In Australia, although not all homes have natural gas lines these days, the ones that do have need to be wary of gas emergencies like a punctured gas line. These kinds of issues are highly dangerous and something that no common household owner should attempt to fix.
The Dangers of Gas Leaks
Two things could potentially happen in the event of a gas leak.
Firstly, gas is combustible. It can explode if there’s too much gas in the air and you happen to light a fire or open an electrical appliance. Even a small spark is enough to cause a massive explosion, which won’t only damage your property entirely but may even cause fatalities.
The next one happens quite a lot in cases of gas leaks: asphyxiation. Practically, natural gas or methane would replace the oxygen in your house. Soon enough, you might feel light-headed and nauseous, and that’s because your brain hasn’t been receiving enough oxygen. This could lead to either fainting or, sometimes, death.
Signs of a Gas Emergency
First of all, how do you determine if there’s a gas emergency in your property? Here are the tell-tale signs you should be on the lookout for to know exactly when to call the authorities:
- Smell of gas
- Gas pipes are making unusual noises, including whistling, hissing, or roaring.
- Indoor plants are dying despite being well taken care of
- Unusual odour that induces irritation of the nose, eyes, and/or throat
- The appearance of white cloud, fog, mist, or bubbles in standing water
- Someone experiences nausea, lethargy, headache, disorientation, and combativeness due to carbon monoxide exposure.
What to Do in Case of Gas Emergencies
With all of that said, you’ll want to avoid having gas leaks when you can. For one, never puncture a gas pipe. Secondly, have it maintained and replace old and rusted pipelines with the help of gas plumbing repair Sydney experts.
However, if a gas leak happens, here are the things you need to do to avoid further issues:
- Report the leak.
The most important thing you need to do is to report the leak as soon as possible.
According to the Australian Gas Networks, if you smell gas on your property, including the gas metre, you need to call the Gas Leaks and Emergency Services. However, if the smell is coming after the metre and on a section of pipes connected to gas fixtures or the appliance itself, you should call certified and fully licensed gas fitters in Sydney.
Do not assume that somebody has reported the leak. Even if somebody has, it’s better to assure that you have reported the emergency.
- Turn off the gas metre and open windows and doors.
Once you smell gas inside your home, the first thing you should do is turn off the supply at the gas metre and then open all the windows and doors of your home for proper ventilation and avoid asphyxiation.

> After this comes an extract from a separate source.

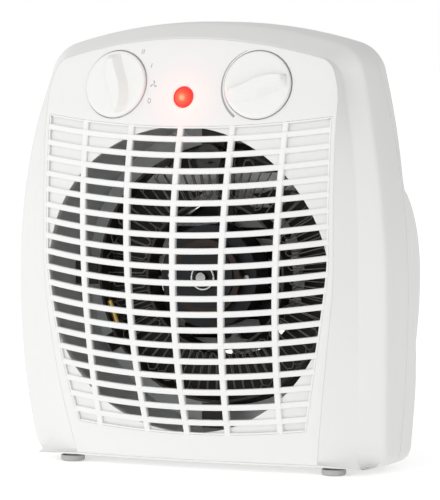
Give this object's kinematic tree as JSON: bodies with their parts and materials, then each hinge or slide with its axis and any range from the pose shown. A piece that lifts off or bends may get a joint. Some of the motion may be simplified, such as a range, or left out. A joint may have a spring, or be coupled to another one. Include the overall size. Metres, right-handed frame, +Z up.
{
  "type": "upright fan heater",
  "caption": "Compact white upright fan heater with a domed slatted front grille, two rotary controls, a pilot lamp and small round feet.",
  "frame": {"origin": "middle of the footprint, on the floor under the feet", "axes": "+Z up, the grille faces -Y, +X to the right of someone facing the grille"},
  "size_m": [0.234, 0.1308, 0.257],
  "materials": {
    "white_casing": "fine satin moulded polypropylene",
    "white_grille": "satin moulded polypropylene",
    "white_knob": "smooth satin moulded ABS",
    "duct_metal": "dull galvanised sheet",
    "foot_rubber": "matt grey",
    "zinc_screw": "zinc plated",
    "shaft_steel": "ground",
    "switch_plastic": "moulded",
    "bimetal": "rolled strip",
    "lamp_red": "clear tinted lens, lit",
    "lamp_body": "moulded",
    "mica": "pressed mica board",
    "nichrome": "drawn resistance wire",
    "cutout_metal": "drawn cap",
    "fuse_gold": "plated",
    "bracket_zinc": "zinc plated pressing",
    "laminations": "stacked electrical steel",
    "winding": "enamelled copper, taped",
    "bearing_chrome": "plated",
    "rotor_metal": "cast cage",
    "fan_black": "moulded",
    "block_plastic": "moulded",
    "gland_black": "moulded",
    "wire_brown": "insulation",
    "wire_blue": "insulation",
    "wire_white": "insulation",
    "wire_black": "insulation"
  },
  "bodies": {
    "housing": {"front_casing": "white_casing", "rear_casing": "white_casing", "front_panel": "white_casing", "front_grille": "white_grille", "air_duct": "duct_metal", "fan_shroud": "fan_black", "foot_front_left": "foot_rubber", "foot_front_right": "foot_rubber", "foot_rear_left": "foot_rubber", "foot_rear_right": "foot_rubber", "casing_screws": "zinc_screw", "duct_screws": "zinc_screw", "rotary_switch": "switch_plastic", "thermostat": "switch_plastic", "bimetal_strip": "bimetal", "lamp_lens": "lamp_red", "lamp_holder": "lamp_body", "element_hub_ring": "mica", "element_rim_ring": "mica", "mica_cards": "mica", "heating_wire_low": "nichrome", "heating_wire_high": "nichrome", "thermal_cutout": "cutout_metal", "thermal_fuse": "fuse_gold", "motor_bracket": "bracket_zinc", "stator": "laminations", "front_winding": "winding", "rear_winding": "winding", "front_bearing": "bearing_chrome", "rear_bearing": "bearing_chrome", "motor_screws": "zinc_screw", "terminal_block": "block_plastic", "cord_gland": "gland_black", "live_wire": "wire_brown", "neutral_wire": "wire_blue", "lamp_wire": "wire_white", "motor_wire": "wire_black"},
    "switch_dial": {"switch_knob": "white_knob", "switch_shaft": "shaft_steel"},
    "thermostat_dial": {"thermostat_knob": "white_knob", "thermostat_shaft": "shaft_steel"},
    "fan_rotor": {"motor_shaft": "shaft_steel", "rotor": "rotor_metal", "fan": "fan_black", "fan_nut": "zinc_screw"}
  },
  "joints": [
    {"name": "switch_turn", "type": "hinge", "parent": "housing", "child": "switch_dial", "pos_m": [-0.044, -0.0451, 0.221], "axis": [-0.1008, -0.9682, 0.229], "range_deg": [-50, 25]},
    {"name": "thermostat_turn", "type": "hinge", "parent": "housing", "child": "thermostat_dial", "pos_m": [0.044, -0.0451, 0.221], "axis": [0.1008, -0.9682, 0.229], "range_deg": [-50, 50]},
    {"name": "fan_spin", "type": "hinge", "parent": "housing", "child": "fan_rotor", "pos_m": [0, 0.0175, 0.1098], "axis": [0, 1, 0], "continuous": true}
  ]
}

- NEVER turn on lights and appliances.
Then, as much as possible, turn off all pilot lights and appliances and never turn them on while there’s a gas leak. If there is any electrical equipment near the gas leak, make sure you never operate that appliance.
- Remember the don’ts.
There are a few things you should never do when there’s a gas leak at home:
For one, don’t turn on any of the lights, flashlights, or use the telephones since these can possibly cause a spark that the gas would catch and cause an explosion. Of course, you should also never try to look for the leak with a match, lighter, or candle–in fact, you should never light any of these when there’s a gas leak. Even lighting a cigarette could be extremely dangerous in these times.